Dataset extract:

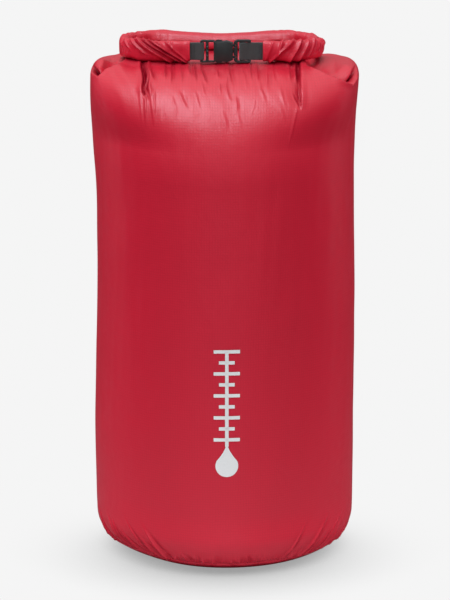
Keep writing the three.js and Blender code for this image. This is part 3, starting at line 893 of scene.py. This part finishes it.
strip = strip_piece("stiffening_strip", 12, RIGHT_SIDE)
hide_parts("stiffener_left", "stiffener_rear", "stiffener_right")
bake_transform(strip)
strip_tip = strip_piece("stiffening_strip_tip", RIGHT_SIDE - 1, COLLAR_END - 12)
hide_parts("stiffener_right_end")
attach(strip_tip, "carry_loop")
BEND_EDGE_X * MM
1 - TRAVEL / (BEND_EDGE_X - RIGHT_END_X)
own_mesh(strip_tip)


# ---------------- the straps
WEB_W, WEB_T = 20, 1.25


def strap(name, route, body):
    """A flat strap, upright, along a route of (x, y) points."""
    route = np.array(route, float)
    along = length_along(route)
    count = int(along[-1] / 0.5)
    s = np.linspace(0, along[-1], count)
    path = np.stack([np.interp(s, along, route[:, k]) for k in (0, 1)], -1)
    # Its bends are eased by a running mean of five points.
    kernel = np.ones(5) / 5
    path[2:-2] = np.stack([np.convolve(path[:, k], kernel, "valid") for k in (0, 1)], -1)
    tangent = normalise(np.gradient(path, axis=0))
    normal = np.stack([tangent[:, 1], -tangent[:, 0]], -1)
    # Its section: two rounded edges, and points along the flat between them.
    corner = WEB_T / 2
    edges = []
    for side, centre_z in ((1, WEB_W / 2 - corner), (-1, -WEB_W / 2 + corner)):
        for angle in np.linspace(0, math.pi, 7):
            edges.append((corner * math.cos(angle) * side, centre_z + corner * math.sin(angle) * side))
    middle = [(-corner, z) for z in np.linspace(WEB_W / 2 - 2, -WEB_W / 2 + 2, 12)]
    other = [(corner, -z) for _, z in middle]
    section = np.array(edges[:7] + middle + edges[7:] + other)
    points = np.zeros((count, len(section), 3))
    points[..., 0] = path[:, None, 0] + normal[:, None, 0] * section[None, :, 0]
    points[..., 1] = path[:, None, 1] + normal[:, None, 1] * section[None, :, 0]
    points[..., 2] = ROLL_Z + section[None, :, 1]
    uv = np.stack(np.broadcast_arrays(s[:, None], section[None, :, 1]), -1).reshape(-1, 2)
    piece = make_mesh(name, points.reshape(-1, 3), tube_faces(count, len(section)), uv, webbing)
    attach(piece, body)
    return piece


def round_bar(tail_x, bar_x):
    """Out from the tail, round a bar and back, with the two layers together where they are sewn."""
    side = 1 if bar_x > tail_x else -1
    lay = WEB_T / 2 + 0.05
    sewn_x = bar_x - side * (BAR_LOOP_R + 4.5)
    route = [(tail_x, FRONT_Y + lay), (sewn_x, FRONT_Y + lay)]
    for turn in np.linspace(-QUARTER, QUARTER, 24):
        route.append((bar_x + side * BAR_LOOP_R * math.cos(turn), FRONT_Y - BAR_LOOP_R * math.sin(turn)))
    route += [(sewn_x, FRONT_Y - lay), (tail_x, FRONT_Y - lay)]
    return route


# The buckle's bars, where the CAD has them: the two that the straps go round, and the one with the teeth.
SOCKET_BAR_X, PLUG_BAR_X, TOOTH_BAR_X = -26.3, 19.1, -19.9
BAR_LOOP_R = 2.5
left_strap = strap("strap_left", round_bar(LEFT_END_X - 6, SOCKET_BAR_X), "carry_loop")
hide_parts("webbing_left")
right_strap = strap("strap_right", round_bar(RIGHT_END_X + 6, PLUG_BAR_X), "plug_half")
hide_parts("webbing_right")


# ---------------- the buckle
def softened(name, source, body, voxel, crown=None):
    """A moulded piece: the design's shape, with its faces crowned and its edges rounded off."""
    mesh = frame["nodes"][source].data.copy()
    mesh.name = name
    piece = new_object(name, mesh)
    remesh = piece.modifiers.new("remesh", "REMESH")
    remesh.mode = "VOXEL"
    remesh.voxel_size = voxel * MM * (1 if FINE else 1.5)
    relax = piece.modifiers.new("relax", "SMOOTH")
    relax.factor = 0.5
    relax.iterations = 4
    graph = bpy.context.evaluated_depsgraph_get()
    shaped = bpy.data.meshes.new_from_object(piece.evaluated_get(graph))
    piece.modifiers.clear()
    piece.data = shaped
    if crown:
        points = np.zeros(len(shaped.vertices) * 3)
        shaped.vertices.foreach_get("co", points)
        points = points.reshape(-1, 3)
        points[:, 1] += crown(points / MM) * MM
        shaped.vertices.foreach_set("co", points.ravel())
    shaped.polygons.foreach_set("use_smooth", [True] * len(shaped.polygons))
    shaped.materials.clear()
    shaped.materials.append(buckle_plastic)
    shaped.update()
    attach(piece, body)
    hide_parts(source)


def socket_crown(points):
    """The socket's two faces swell towards the middle and thin out at the mouth."""
    out = points[:, 1] - FRONT_Y
    z = np.abs(points[:, 2] - ROLL_Z)
    along = smooth(points[:, 0], -13, -8) * (1 - 0.75 * smooth(points[:, 0], 0, 9.5))
    swell = along * (1.1 - 1.5 * (z / 11.4) ** 2)
    return np.sign(out) * smooth(np.abs(out), 3.0, 3.6) * swell


softened("buckle_socket_shell", "buckle_socket", "carry_loop", 0.24, socket_crown)
softened("buckle_plug_frame", "buckle_plug", "plug_half", 0.24)
softened("buckle_prong_upper", "prong_upper", "upper_prong", 0.2)
softened("buckle_prong_lower", "prong_lower", "lower_prong", 0.2)


def buckle_teeth():
    """Three rounded studs on the socket's middle bar, which grip the strap."""
    stud_r, stud_height = 1.25, 1.3
    grids = []
    for dz in (-5, 0, 5):
        turn, rise = np.meshgrid(np.linspace(0, 2 * math.pi, 25), np.linspace(0, QUARTER, 9))
        x = TOOTH_BAR_X + stud_r * np.cos(rise) * np.cos(turn)
        z = ROLL_Z + dz + stud_r * np.cos(rise) * np.sin(turn)
        y = FRONT_Y - 2.0 - stud_height * np.sin(rise)
        grids.append(np.stack([x, y, z], -1))
    teeth = merged("buckle_teeth", grids, buckle_plastic)
    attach(teeth, "carry_loop")


# ---------------- the print and the seams
PRINT_LIFT = 0.25


def on_front(x, z):
    """Points of the print, at a distance x round from the front's middle and at a height z."""
    return skin(FRONT + x / BODY_R, length_at(z), PRINT_LIFT)


def print_shapes():
    """Grids of (x, z) that cover the print: a drop, its spine, and bars that are long and short in turn."""
    middle = (PRINT_LOW[0] + PRINT_HIGH[0]) / 2
    half = (PRINT_HIGH[0] - PRINT_LOW[0]) / 2
    low, high = PRINT_LOW[2], PRINT_HIGH[2]
    bars, bar_height, drop_r, spine_half = 9, 4, 13, 2
    drop_z = low + drop_r
    drop_top = drop_z + 2.2 * drop_r
    pitch = (high - bar_height - drop_top) / (bars - 1)

    def rectangle(x0, x1, z0, z1, columns, rows):
        return np.meshgrid(np.linspace(x0, x1, columns), np.linspace(z0, z1, rows))

    shapes = [rectangle(middle - spine_half, middle + spine_half, drop_top - 6, high, 4, 60)]
    for i in range(bars):
        reach = half * (0.6 if i % 2 else 1)
        top = high - i * pitch
        shapes.append(rectangle(middle - reach, middle + reach, top - bar_height, top, 18, 4))
    share, z = np.meshgrid(np.linspace(-1, 1, 15), np.linspace(low + 0.02, drop_top, 60))
    round_part = np.sqrt(np.clip(drop_r**2 - (z - drop_z) ** 2, 0, None))
    joint = 0.5  # the angle on the round part where the taper starts
    joint_z = drop_z + drop_r * math.sin(joint)
    t = np.clip((z - joint_z) / (drop_top - joint_z), 0, 1)
    taper = drop_r * math.cos(joint) * (1 - t) ** 1.7
    shapes.append((middle + share * np.where(z > joint_z, taper, round_part), z))
    return shapes


mark = merged("front_print", [on_front(x, z) for x, z in print_shapes()], print_ink)
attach(mark, "bag")
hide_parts("printed_mark")


STITCH_R = 0.3


def stitch_row(places, along, out, length):
    """Small rounded stitches: each lies along its own direction, half sunk in the cloth."""
    grids = []
    shares = np.linspace(-1, 1, 5)
    turns = np.linspace(0, math.pi, 5)
    for place, forward, outward, sideways in zip(places, along, out, np.cross(out, along)):
        rows = []
        for share in shares:
            thick = STITCH_R * math.sqrt(max(0.05, 1 - share**2))
            middle = place + forward * share * length / 2
            rows.append([middle + (sideways * math.cos(t) + outward * math.sin(t)) * thick for t in turns])
        grids.append(np.array(rows))
    return grids


def rear_seam():
    """A lapped seam up the back, with its two rows of stitches."""
    half_width = (SEAM_HIGH[0] - SEAM_LOW[0]) / 2
    low, high = length_at(SEAM_LOW[2]), length_at(SEAM_HIGH[2])
    across = np.array([-1.0, -0.97, -0.9, -0.5, 0, 0.5, 0.9, 0.97, 1.0])
    lift = np.array([-0.4, 0.3, 0.75, 0.8, 0.8, 0.8, 0.75, 0.3, -0.4])
    lengths = np.linspace(low, high, 300)
    puckers = 0.25 * value_noise(lengths / 7, 71)[:, None] * (1 - np.abs(across) ** 4)
    lap = cloth_patch("rear_lap", BACK + across * half_width / BODY_R, lengths, bag_cloth, lift + puckers)
    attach(lap, "bag")
    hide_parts("rear_seam_lap")
    grids = []
    for share in (-0.68, 0.68):
        at = np.arange(low + 2, high - 2, 3.2)
        turn = np.full(len(at), BACK + share * half_width / BODY_R)
        places = skin(turn, at, 0.85)
        along = normalise(skin(turn, at + 1) - skin(turn, at - 1))
        grids += stitch_row(places, along, filled_normal(turn, at), 2.3)
    stitches = merged("rear_stitches", grids, red_thread)
    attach(stitches, "bag")


def base_stitches():
    """The row of stitches that holds the base to the tube."""
    count = 250
    turn = np.linspace(-math.pi, math.pi, count, endpoint=False)
    at = np.full(count, BASE_SEAM_LENGTH + 3.5)
    places = skin(turn, at, 0.05)
    along = normalise(skin(turn + 0.01, at) - skin(turn - 0.01, at))
    grids = stitch_row(places, along, filled_normal(turn, at), 2.2)
    stitches = merged("base_stitches", grids, red_thread)
    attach(stitches, "bag")


rear_seam()
base_stitches()
buckle_teeth()


# ---------------- camera, floor and light
def aim(thing, target):
    thing.rotation_euler = (Vector(target) - thing.location).to_track_quat("-Z", "Y").to_euler()


def camera():
    data = bpy.data.cameras.new("camera")
    eye = new_object("camera", data)
    distance, elevation = 4.3, math.radians(13)
    target = (0.0002, 0, 0.2885)
    eye.location = (target[0], -distance * math.cos(elevation), target[2] + distance * math.sin(elevation))
    aim(eye, target)
    data.sensor_width = 36
    data.lens = 222
    data.clip_end = 50
    bpy.context.scene.camera = eye


STUDIO_LIGHT = (0.98, 1.0, 1.14)  # slightly cool


def area_light(name, place, target, size, power, mirrored=True):
    """A soft box; one that isn't mirrored gives no highlight of its own."""
    data = bpy.data.lights.new(name, "AREA")
    data.shape = "RECTANGLE"
    data.size, data.size_y = size
    data.energy = power
    data.color = STUDIO_LIGHT
    lamp = new_object(name, data)
    lamp.location = place
    lamp.visible_glossy = mirrored
    lamp.visible_camera = False
    aim(lamp, target)


BACKDROP = opaque((0.913,) * 3)  # how pale the floor and the backdrop look


def floor():
    """A plain pale disc that fades into the backdrop, with a painted soft shadow that falls before the bag.
    """
    turns = np.linspace(0, 2 * math.pi, 96, endpoint=False)
    plane = make_mesh("floor", [(900 * math.cos(t), 900 * math.sin(t), 0) for t in turns], [list(range(96))])
    material, tree, inputs = shader("floor")
    rays = node(tree, "ShaderNodeLightPath").outputs
    # It lights the bag from below, but is mirrored only faintly.
    feed(inputs["Base Color"], Signal(rays["Is Diffuse Ray"]) * 0.6 + 0.1)
    feed(inputs["Roughness"], 1.0)
    feed(inputs["Specular IOR Level"], 0.0)
    # Painted shadow: to the camera the floor glows in the backdrop's tone, dimmed where the bag hems it in;
    # the test leans back towards the bag, so the shade falls mostly before it.
    backwards = node(tree, "ShaderNodeCombineXYZ", {0: 0.0, 1: 0.72, 2: 0.69}).outputs[0]
    shadow = (1.0 - open_share(tree, 0.125, 16, Normal=backwards)) ** 1.8
    seen = node(tree, "ShaderNodeEmission", {"Color": BACKDROP, "Strength": 1.0 - shadow * 0.85}).outputs[0]
    lit = tree.nodes["Principled BSDF"].outputs[0]
    looks = node(tree, "ShaderNodeMixShader", {0: rays["Is Camera Ray"], 1: lit, 2: seen}).outputs[0]
    place = node(tree, "ShaderNodeTexCoord").outputs["Object"]
    distance = Signal(node(tree, "ShaderNodeVectorMath", {0: place}, operation="LENGTH").outputs["Value"])
    fade = ((0.85 - distance) / 0.55).clamped()  # from 0.3 m out to 0.85 m
    clear = node(tree, "ShaderNodeBsdfTransparent").outputs[0]
    faded = node(tree, "ShaderNodeMixShader", {0: fade, 1: clear, 2: looks}).outputs[0]
    feed(tree.nodes["Material Output"].inputs["Surface"], faded)
    plane.data.materials.append(material)


def world():
    """Bright overhead, faint before and behind the bag, dark at its sides; the camera sees one pale tone."""
    made = bpy.data.worlds.new("studio")
    made.use_nodes = True
    tree = made.node_tree
    direction = node(tree, "ShaderNodeTexCoord").outputs["Generated"]
    _, away, up = (Signal(part) for part in node(tree, "ShaderNodeSeparateXYZ", {0: direction}).outputs)
    overhead = maths("MAXIMUM", up, 0.0) ** 1.5
    before = maths("MAXIMUM", away * -1.0, 0.0) ** 3.0
    behind = maths("MAXIMUM", away, 0.0) ** 14.0
    felt = overhead * 1.05 + 0.04 + before * 0.09 + behind * 0.06
    camera_ray = Signal(node(tree, "ShaderNodeLightPath").outputs["Is Camera Ray"])
    feed(tree.nodes["Background"].inputs["Color"], mix_colour(camera_ray, felt, BACKDROP))
    bpy.context.scene.world = made


camera()
floor()
world()
area_light("key", (-0.38, -0.86, 2.16), (-0.02, -0.1, 0.52), (1.0, 1.15), 24)
area_light("front_fill", (0.2, -3.2, 0.45), (0, 0, 0.25), (2.0, 0.8), 30, mirrored=False)
area_light("left_side", (-1.6, 0.7, 0.7), (0, 0, 0.3), (0.6, 1.6), 20, mirrored=False)
area_light("right_side", (1.6, 0.7, 0.7), (0, 0, 0.3), (0.6, 1.6), 20, mirrored=False)
bpy.context.scene.view_settings.view_transform = "Standard"

for name in ("bar_tack_left", "bar_tack_right"):
    cad = frame["nodes"][name]
    cad.data.materials.clear()
    cad.data.materials.append(thread)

Problem:
Begin with the first line of the listing and copy exactly through the line that contains "COLLAR_END - 12)", please, keeping both ends and leaving out everything after.

Reply:
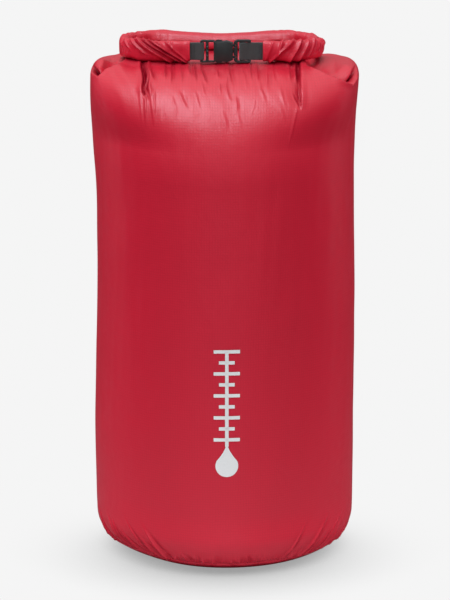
Keep writing the three.js and Blender code for this image. This is part 3, starting at line 893 of scene.py. This part finishes it.
strip = strip_piece("stiffening_strip", 12, RIGHT_SIDE)
hide_parts("stiffener_left", "stiffener_rear", "stiffener_right")
bake_transform(strip)
strip_tip = strip_piece("stiffening_strip_tip", RIGHT_SIDE - 1, COLLAR_END - 12)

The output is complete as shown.